On Thu, 28 Jun 2018, Greg Kroah-Hartman wrote:

> On Tue, Jun 26, 2018 at 11:56:39PM -0400, Nicolas Pitre wrote:
> > The vt code translates UTF-8 strings into glyph index values and stores 
> > those glyph values in the screen buffer. Because there can only be at 
> > most 512 glyphs at the moment, it is impossible to represent most 
> > unicode characters, in which case a default glyph (often '?') is 
> > displayed instead. The original unicode value is then lost.
> > 
> > The 512-glyph limitation is inherent to text-mode VGA displays after 
> > which the core console code was modelled. This also means that the 
> > /dev/vcs* devices only provide user space with glyph index values, and 
> > then user applications must get hold of the unicode-to-glyph table the 
> > kernel is using in order to back-translate those into actual characters. 
> > It is not possible to get back the original unicode value when multiple 
> > unicode characters map to the same glyph, especially for the vast 
> > majority that maps to the default replacement glyph.
> > 
> > Users of /dev/vcs* shouldn't have to be restricted to a narrow unicode 
> > space from lossy screen content because of that. This is especially true 
> > for accessibility applications such as BRLTTY that rely on /dev/vcs to 
> > render screen content onto braille terminals.
> > 
> > It was also argued that the VGA-centric glyph buffer should eventually 
> > go entirely. The current design made sense when hardware was slow and 
> > managing the screen directly into the VGA memory made a difference (i.e. 

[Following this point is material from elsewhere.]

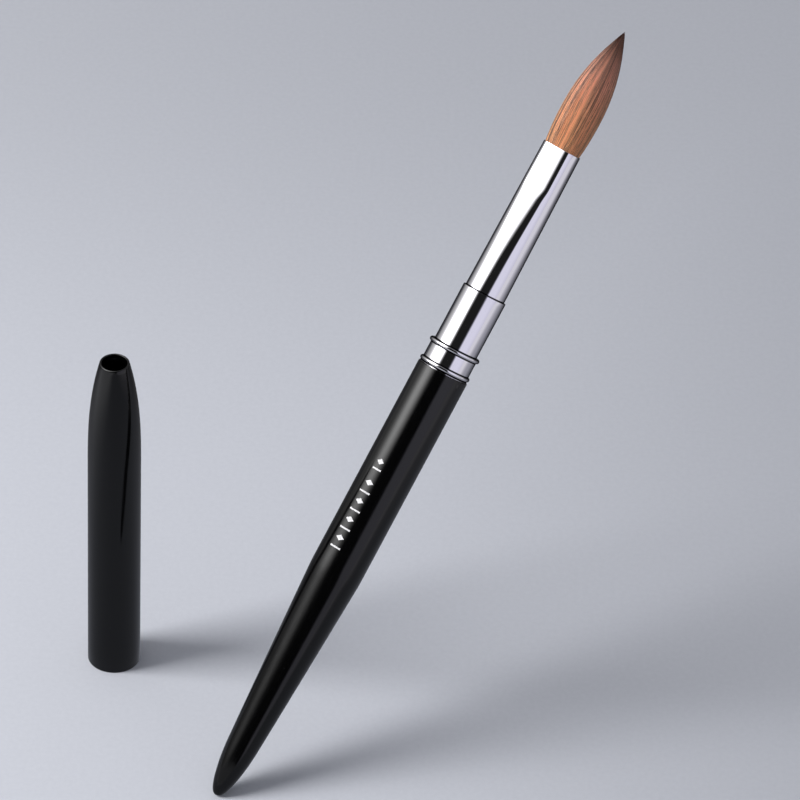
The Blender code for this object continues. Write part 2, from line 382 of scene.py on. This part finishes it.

> > 25 years ago). Modern console display drivers no longer have to be 
> >    limited to 512 glyphs.
> > Quoting Alan Cox:
> > 
> > |The only driver that it suits is the VGA text mode driver, which at 
> > |2GHz+ is going to be fast enough whatever format you convert from. We 
> > |have the memory, the processor power and the fact almost all our 
> > |displays are bitmapped (or more complex still) all in favour of 
> > |throwing away that limit.
> > 
> > This patch series introduces unicode screen support to the core console 
> > code with /dev/vcs* as a first user. Memory is allocated, and possible 
> > CPU overhead introduced, only if /dev/vcsu is read at least once. For 
> > now both the glyph and unicode buffers are maintained in parallel to 
> > allow for a smooth transition.
> > 
> > I'm a prime user of this new /dev/vcsu interface, as well as the BRLTTY 
> > maintainer Dave Mielke who implemented support for this in BRLTTY. There 
> > is therefore a vested interest in maintaining this feature as necessary. 

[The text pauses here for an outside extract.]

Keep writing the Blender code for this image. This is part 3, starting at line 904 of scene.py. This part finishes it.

> > And this received extensive testing as well at this point.
> > 
> > This is also available on top of v4.18-rc2 here:
> > 
> >   git://git.linaro.org/people/nicolas.pitre/linux vt-unicode
> > 
> > Changes from v2:
> > 
> > - Dropped patch #4 as it was useful only for initial debugging and it 
> >   attracted all the review comments so far -- actually more than the 
> >   patch is worth.
> 
> If you want this "feature" back, I'll be glad to take it, as odds are it
> will help when any future person wants to test any changes in the code.
> 
> So feel free to resend it, I have no objection to it as-is.
> 
> And I've queued the other 3 up now, nice job.

Thanks!

I'm about to send 3 more patches to put on top of what you already have: 
patch #1 is that debugging code (still disabled by default), patch #2 
removes the VLA, and patch #3 updates devices.txt.